-- start --

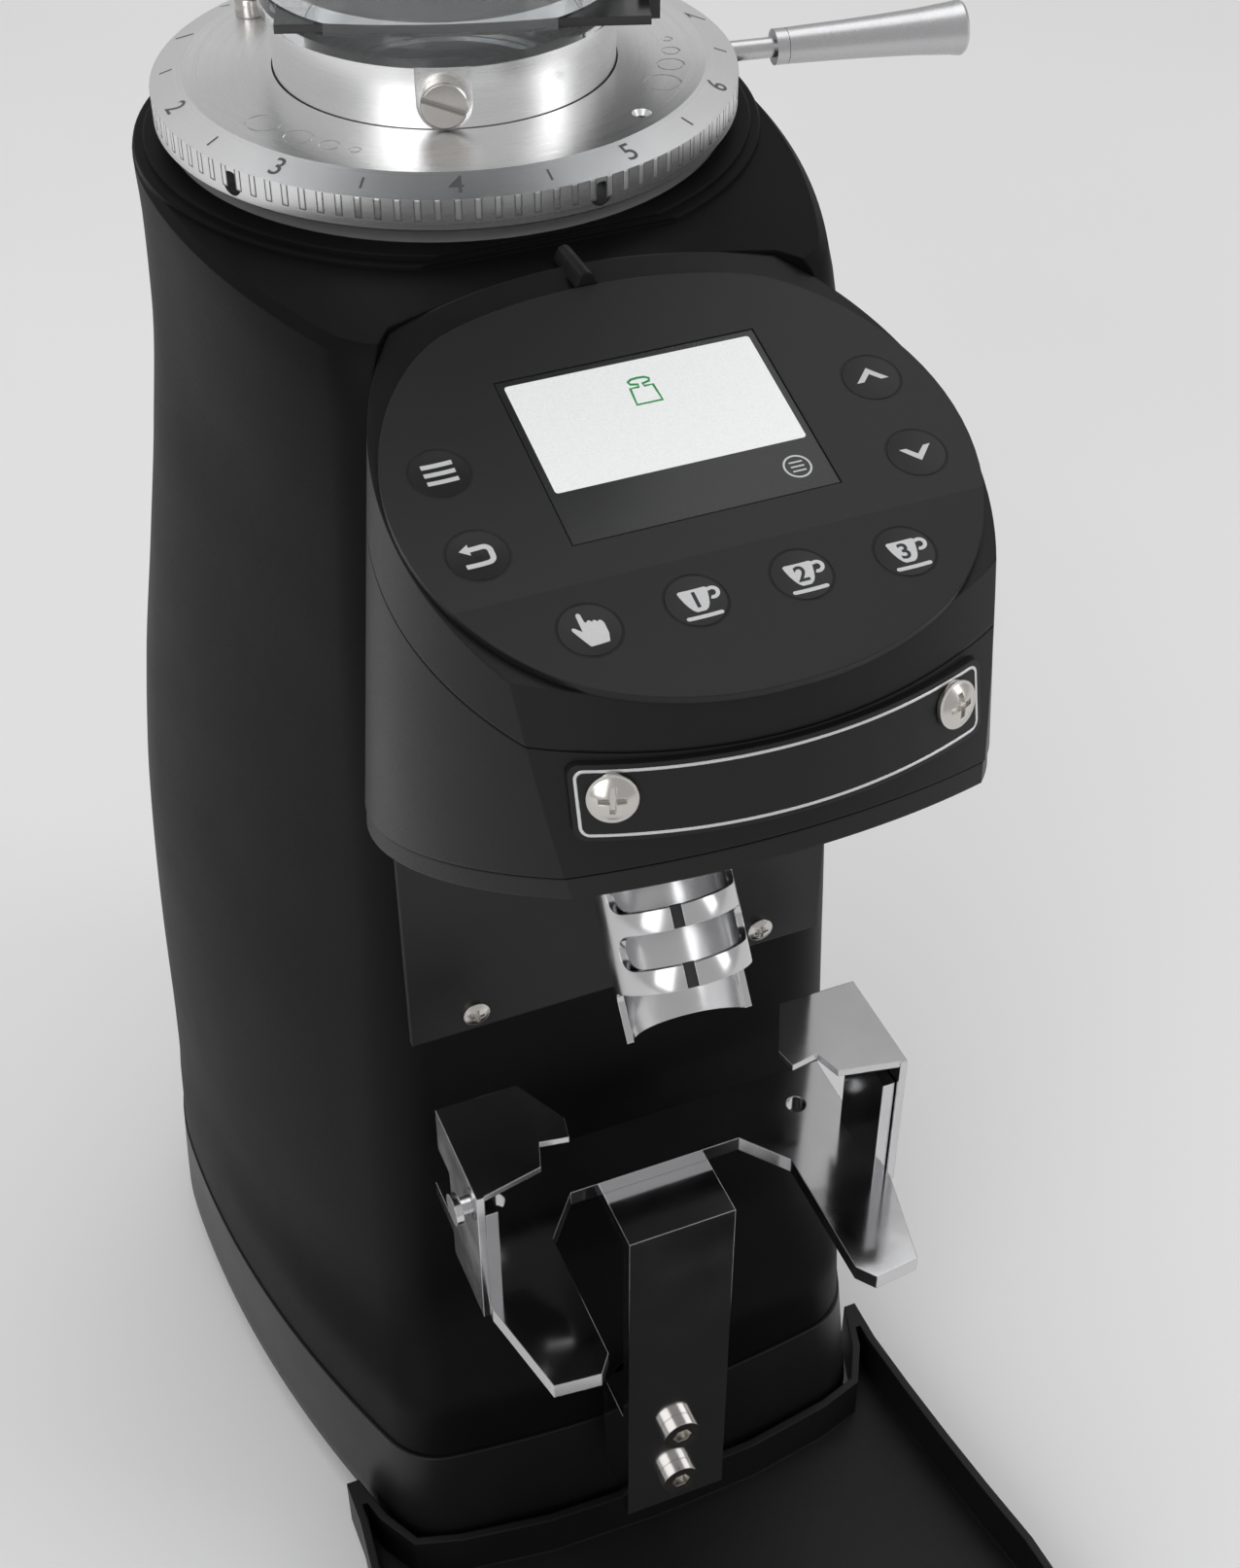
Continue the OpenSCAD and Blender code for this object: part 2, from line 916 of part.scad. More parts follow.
module hopper_lid() {
    color("#141414")
    rotate_extrude($fn = 96)
        polygon([
            [0, hopper_top + 0.3], [hopper_r + 1.5, hopper_top + 0.3], [hopper_r + 1.5, hopper_top + 3],
            [hopper_r - 3, hopper_top + 6], [14, hopper_top + 8], [12, hopper_top + 9],
            [12, hopper_top + 16], [10.5, hopper_top + 17.5], [0, hopper_top + 17.5]
        ]);
}

// ---------- Grind collar ----------

module collar() {
    color("#c4c4c6")
    difference() {
        translate([0, 0, collar_z])
            rotate_extrude($fn = 128)
                polygon([
                    [neck_r + 0.3, 2], [neck_r + 0.3, collar_h], [collar_top_r, collar_h],
                    [collar_r, band_h], [collar_r, 0.4], [collar_r - 0.4, 0], [46.2, 0], [46.2, -20],
                    [37.5, -20], [37.5, 2]
                ]);
        for (a = TAPPED_ANGLES)
            rotate([0, 0, a])
                translate([collar_r - 12, 0, lever_z])
                    rotate([0, 90, 0])
                        cylinder(h = 20, r = 2.3);
        // Countersunk hole on the top
        translate([24.7, -38.2, collar_z]) {
            translate([0, 0, collar_h - 6])
                cylinder(h = 7, r = 1.1);
            translate([0, 0, collar_h - 1])
                cylinder(h = 1.2, r1 = 1.1, r2 = 2);
        }
        // Engraved rings that show coarse and fine
        for (c = ENGRAVED)
            rotate([0, 0, c[0]])
                translate([43.3, 0, collar_z + collar_h - 0.25])
                    difference() {
                        cylinder(h = 1, r = c[1]);
                        translate([0, 0, -0.1])
                            cylinder(h = 1.2, r = c[1] - 0.4);
                    }
    }
}

// Engraved rings: [direction, radius]
ENGRAVED = [
    [-158.4, 3.5], [-146.5, 2.85], [-137.5, 2], [-130.7, 1.2],
    [-39.3, 3.65], [-28.1, 2.75], [-19.7, 1.85], [-12.2, 1.15]
];

module on_lever() {
    rotate([0, 0, lever_angle])
        translate([0, 0, lever_z])
            rotate([0, 90, 0])
                children();
}

module lever_rod() {
    color("#a8a8aa")
    on_lever() {
        rod(2, collar_r - 9, 66);
        rod(3.5, 66, 68.5);
    }
}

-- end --

- Your task
Write the listing out again, exactly as shown above.

- Exercise solution
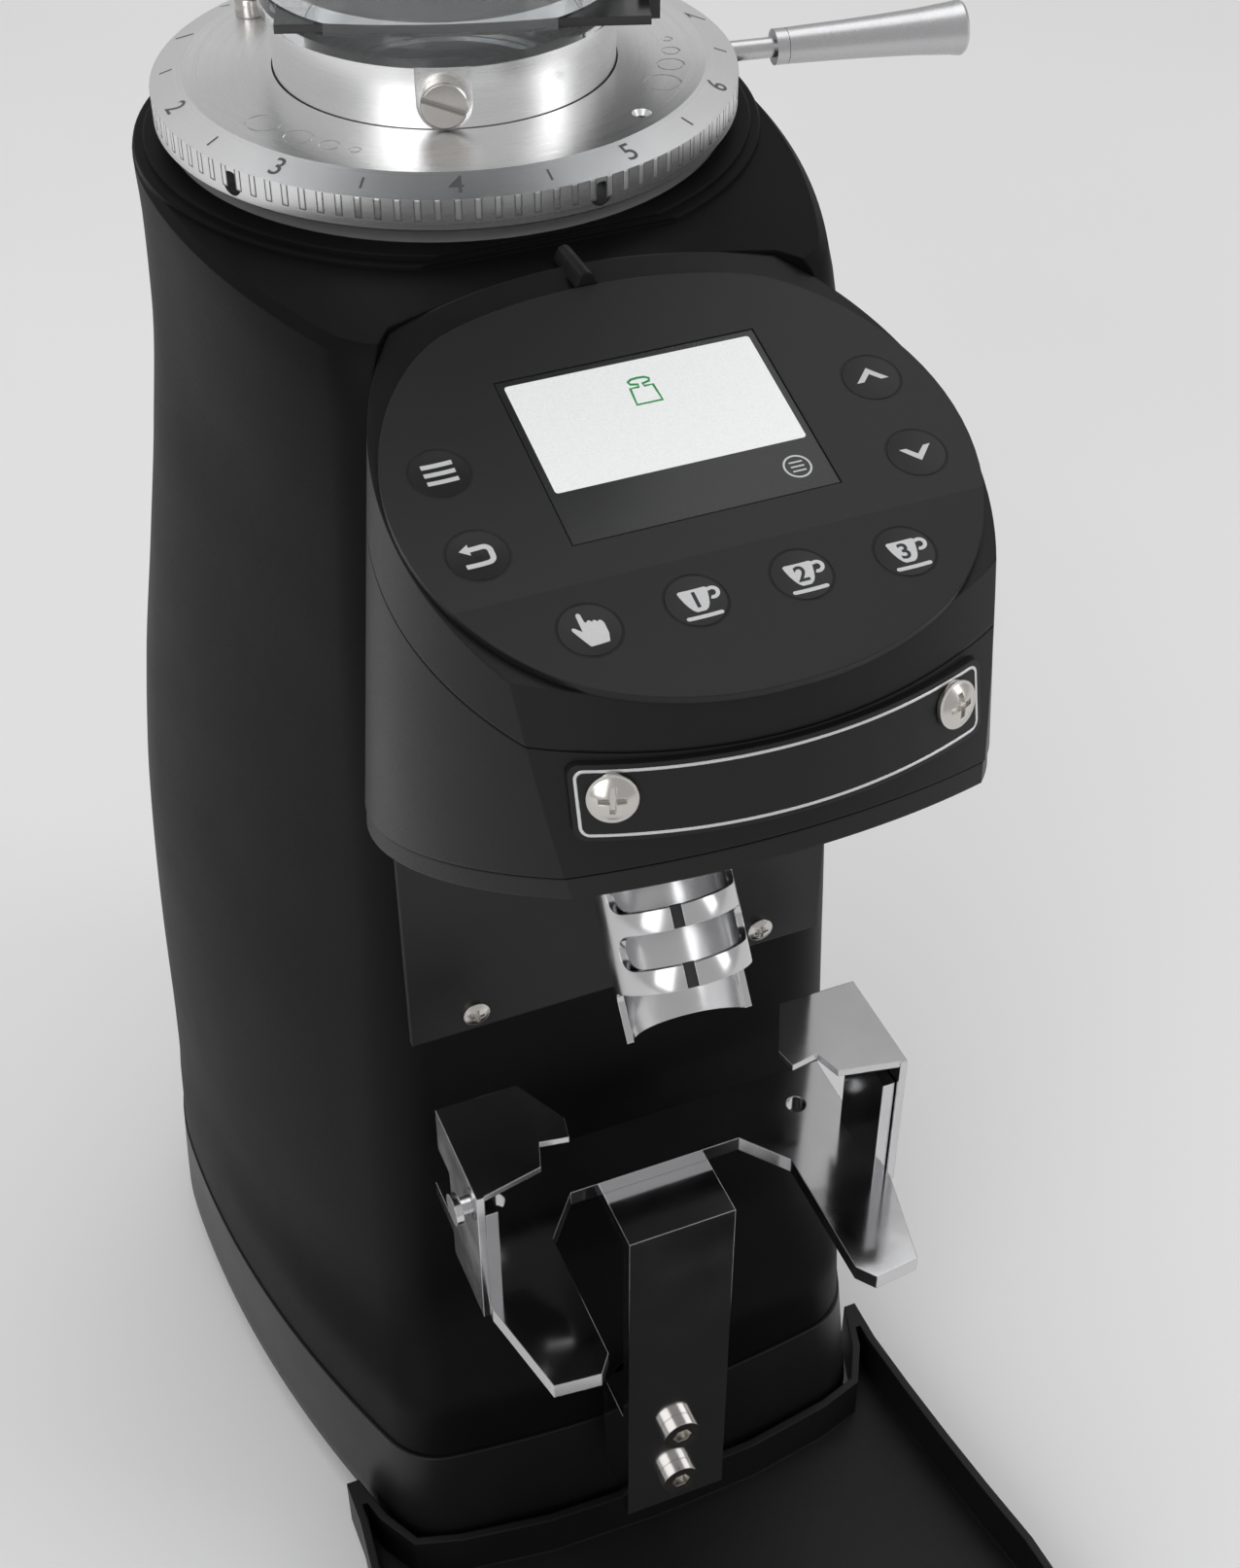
Continue the OpenSCAD and Blender code for this object: part 2, from line 916 of part.scad. More parts follow.
module hopper_lid() {
    color("#141414")
    rotate_extrude($fn = 96)
        polygon([
            [0, hopper_top + 0.3], [hopper_r + 1.5, hopper_top + 0.3], [hopper_r + 1.5, hopper_top + 3],
            [hopper_r - 3, hopper_top + 6], [14, hopper_top + 8], [12, hopper_top + 9],
            [12, hopper_top + 16], [10.5, hopper_top + 17.5], [0, hopper_top + 17.5]
        ]);
}

// ---------- Grind collar ----------

module collar() {
    color("#c4c4c6")
    difference() {
        translate([0, 0, collar_z])
            rotate_extrude($fn = 128)
                polygon([
                    [neck_r + 0.3, 2], [neck_r + 0.3, collar_h], [collar_top_r, collar_h],
                    [collar_r, band_h], [collar_r, 0.4], [collar_r - 0.4, 0], [46.2, 0], [46.2, -20],
                    [37.5, -20], [37.5, 2]
                ]);
        for (a = TAPPED_ANGLES)
            rotate([0, 0, a])
                translate([collar_r - 12, 0, lever_z])
                    rotate([0, 90, 0])
                        cylinder(h = 20, r = 2.3);
        // Countersunk hole on the top
        translate([24.7, -38.2, collar_z]) {
            translate([0, 0, collar_h - 6])
                cylinder(h = 7, r = 1.1);
            translate([0, 0, collar_h - 1])
                cylinder(h = 1.2, r1 = 1.1, r2 = 2);
        }
        // Engraved rings that show coarse and fine
        for (c = ENGRAVED)
            rotate([0, 0, c[0]])
                translate([43.3, 0, collar_z + collar_h - 0.25])
                    difference() {
                        cylinder(h = 1, r = c[1]);
                        translate([0, 0, -0.1])
                            cylinder(h = 1.2, r = c[1] - 0.4);
                    }
    }
}

// Engraved rings: [direction, radius]
ENGRAVED = [
    [-158.4, 3.5], [-146.5, 2.85], [-137.5, 2], [-130.7, 1.2],
    [-39.3, 3.65], [-28.1, 2.75], [-19.7, 1.85], [-12.2, 1.15]
];

module on_lever() {
    rotate([0, 0, lever_angle])
        translate([0, 0, lever_z])
            rotate([0, 90, 0])
                children();
}

module lever_rod() {
    color("#a8a8aa")
    on_lever() {
        rod(2, collar_r - 9, 66);
        rod(3.5, 66, 68.5);
    }
}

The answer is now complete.